When there is no hope, a player having a miserable game, striking out multiple times in key situations, fades into the background. It can be almost comical. I mean, what difference does one game mean in a lost season?
When there is hope, the same failure stings. When you are watching hope slip away in real time, when you are in the midst of seeing a season careen off a cliff, such failure cuts to the quick. It becomes a synecdoche of the failure of the team as a whole, a symbol of where things went wrong, a target for the inchoate wrath of a fan base.
As one last twist of the knife, when the Rangers came out for the bottom of the 12th, down by eight runs, they had to send the Zombie Runner out there. The Zombie Runner is the player who was the last batter up in the previous inning, which meant...Steven Duggar trotted out to second base.

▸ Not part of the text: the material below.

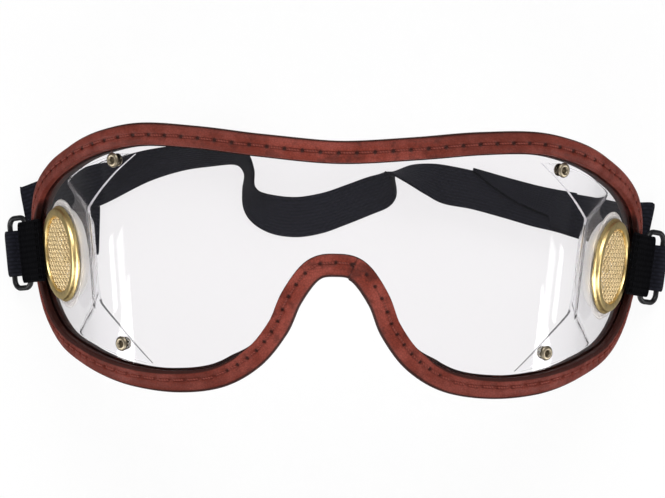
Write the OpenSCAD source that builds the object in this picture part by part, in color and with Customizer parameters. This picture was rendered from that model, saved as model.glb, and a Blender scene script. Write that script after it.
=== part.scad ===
// Skydiving goggles lying on their back, lens up: one wrapped clear shield bound in leather,
// a round brass vent and an inner wind baffle at each side, and an elastic strap on two rings.
// The lens is drawn flat as a pattern (s along the brow, t up) and wrapped on a flared profile.

/* [Lens] */
// thickness of the clear shield
lens_t = 0.8; // [0.7:0.05:1]
// bend radius of the front part of the wrap
front_r = 130; // [126:1:134]
// bend radius of the corners, between the front and the sides
bend_r = 36; // [35:0.5:38]
// bend radius of the sides, nearly flat where the vents sit
side_r = 260; // [240:5:280]
// distance along the pattern where the corner bend starts
bend_start = 48; // [47:0.5:49]
// distance along the pattern where the flat side starts
side_start = 73; // [72.5:0.1:73.2]
// flare of the wrap: its widening per millimetre up, times the front radius
flare = 0.19; // [0.15:0.01:0.21]
// half length of the flat pattern
lens_reach = 109.8; // [107:0.2:111]
// pattern height of the brow edge at the middle
brow_mid = 28.6; // [27:0.2:30]
// pattern height of the brow edge over each eye
brow_high = 32.4; // [31.8:0.1:33.6]
// pattern depth of the lens below each eye
lobe_low = 32.3; // [31:0.1:33.6]
// pattern depth of the lens edge over the nose
nose_top = 2.2; // [1:0.2:3]

/* [Leather binding] */
// thickness of the front leaf
leather_t = 1.6; // [1.2:0.1:2]
// thickness of the padded back leaf
pad_t = 2; // [1.6:0.1:2.4]
// cover of the front leaf over the lens
front_cover = 4; // [3.4:0.1:4.4]
// cover of the back leaf over the lens
back_cover = 4.3; // [4.1:0.1:4.6]
// slack between lens and leather
bind_gap = 0.15; // [0.12:0.01:0.2]
// depth of the fold outside the lens edge
fold_out = 1.5; // [1.3:0.1:1.8]

/* [Vents] */
// distance of the vent centre in from the side edge of the lens
vent_in = 22.1; // [21.6:0.1:22.2]
// height of the vent centre
vent_y = 0.6; // [0:0.2:1]
// outside diameter of the brass flange
vent_d = 24.8; // [24:0.2:25]
// clear opening of the vent
vent_open_d = 20; // [19:0.2:20.4]
// height of the rolled rim above the lens
vent_rim_h = 1.7; // [1.4:0.1:1.8]
// outside diameter of the pale retainer inside
retainer_d = 28.8; // [27:0.2:29]
// wall of the brass barrel
barrel_t = 0.4; // [0.35:0.05:0.5]
// thickness of the mesh disc
screen_t = 0.35; // [0.3:0.05:0.5]
// slack between the vent parts
vent_gap = 0.1; // [0.08:0.01:0.14]

/* [Baffles] */
// thickness of the clear baffle
baffle_t = 0.6; // [0.5:0.05:0.8]
// stand-off of the baffle behind the vent
baffle_lift = 5.4; // [5:0.2:7]
// distance of the eyelets from the vent centre, towards the nose
eyelet_in = 30.6; // [30:0.2:31.2]
// distance of the baffle's nose edge from the vent centre
baffle_in = 17.8; // [17.4:0.1:18.2]
// outside diameter of the eyelet flange
eyelet_d = 3.8; // [3.4:0.1:4]
// diameter of the eyelet barrel
eyelet_barrel_d = 2.2; // [2:0.1:2.4]

/* [Tabs and rings] */
// width of the webbing tab
tab_w = 16.8; // [15:0.2:17]
// height of the middle of the tab
tab_y = 0.8; // [0:0.2:1.2]
// length of the tab's front leaf, from its end to the side edge of the lens
tab_len = 13.2; // [12:0.2:13.6]
// thickness of the tab webbing
web_t = 1; // [0.8:0.1:1.1]
// diameter of the ring wire
ring_wire = 2.2; // [2:0.1:2.4]
// distance between the long bars of the ring
ring_w = 7; // [6.8:0.1:7.4]
// clear length inside the ring
ring_len = 17.4; // [17.2:0.1:18.4]
// height of the held ring bar over the table
hinge_z = 6.6; // [6.4:0.1:7]

/* [Strap] */
// width of the elastic strap
strap_w = 12.7; // [11:0.1:13]
// thickness of the elastic strap
strap_t = 0.9; // [0.8:0.05:1]

/* [Hidden] */
$fn = 48;

// bend of the wrap, in degrees, at pattern distance a from the middle
turn1 = bend_start / front_r * 180 / PI;
turn2 = turn1 + (side_start - bend_start) / bend_r * 180 / PI;
function turn(a) = a <= bend_start ? a / front_r * 180 / PI
  : a <= side_start ? turn1 + (a - bend_start) / bend_r * 180 / PI
  : turn2 + (a - side_start) / side_r * 180 / PI;
// sideways reach and depth of the wrap at pattern distance a: three arcs, end to end
function reach(a) = a <= bend_start ? front_r * sin(turn(a))
  : a <= side_start ? front_r * sin(turn1) + bend_r * (sin(turn(a)) - sin(turn1))
  : front_r * sin(turn1) + bend_r * (sin(turn2) - sin(turn1)) + side_r * (sin(turn(a)) - sin(turn2));
function depth(a) = a <= bend_start ? front_r * (1 - cos(turn(a)))
  : a <= side_start ? front_r * (1 - cos(turn1)) + bend_r * (cos(turn1) - cos(turn(a)))
  : front_r * (1 - cos(turn1)) + bend_r * (cos(turn1) - cos(turn2)) + side_r * (cos(turn2) - cos(turn(a)));

// the folded side edge of the binding, and the ring bar that hangs just outside it
fold_s = lens_reach + fold_out;
vent_s = lens_reach - vent_in;
eyelet_s = vent_s - eyelet_in;
hinge_x = reach(fold_s) + 3.4;
front_z = hinge_z + 2.4 + depth(fold_s);
// slope that brings both side edges level on the table
level = flare / front_r * depth(fold_s);

// a pattern point, lifted h off the middle of the lens, in the finished part
function wrap(s, t, h) = let(a = abs(s), g = s < 0 ? -1 : 1, q = 1 + flare * t / front_r)
  [g * (reach(a) * q + h * sin(turn(a))), t, front_z - depth(a) * q + h * cos(turn(a)) + level * t];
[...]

Those still paying attention, when Josh Smith singled to start the 12th, got to experience the bitter irony of Steven Duggar trotting across the plate, scoring the run that cut the deficit to just seven runs.
That was the last play Duggar had as a Ranger. He was optioned two days later, designated for assignment in August, and claimed on waivers by the Anaheim Angels.
Were this a work of fiction, this is where I would report that Duggar excelled for the Angels, earning a starting job and coming up big in late game situations for them, making the denouement to the Rangers’ Steven Duggar Experience all the more agonizing.
But since this is real life, I must instead relay to you that Steven Duggar was terrible everywhere he went in 2022. He played for three AAA teams in 2022, and put up a combined line of .182/.286/.314 — his 676 OPS for Round Rock was his best performance anywhere. His major league line for the Giants, Rangers and Angels in 2022 was .153/.225/.222, his high mark being the 509 OPS he put up for the Giants.
Steven Duggar is now a free agent. I don’t know what the future holds for him. I do suspect, though, that when Rangers fans think of 2022, his will be a name that comes up unbidden, the way that Matt Kata or Ben Broussard or Jeanmar Gomez might, as players whose poor play are indelibly linked to a particularly time in Rangers history.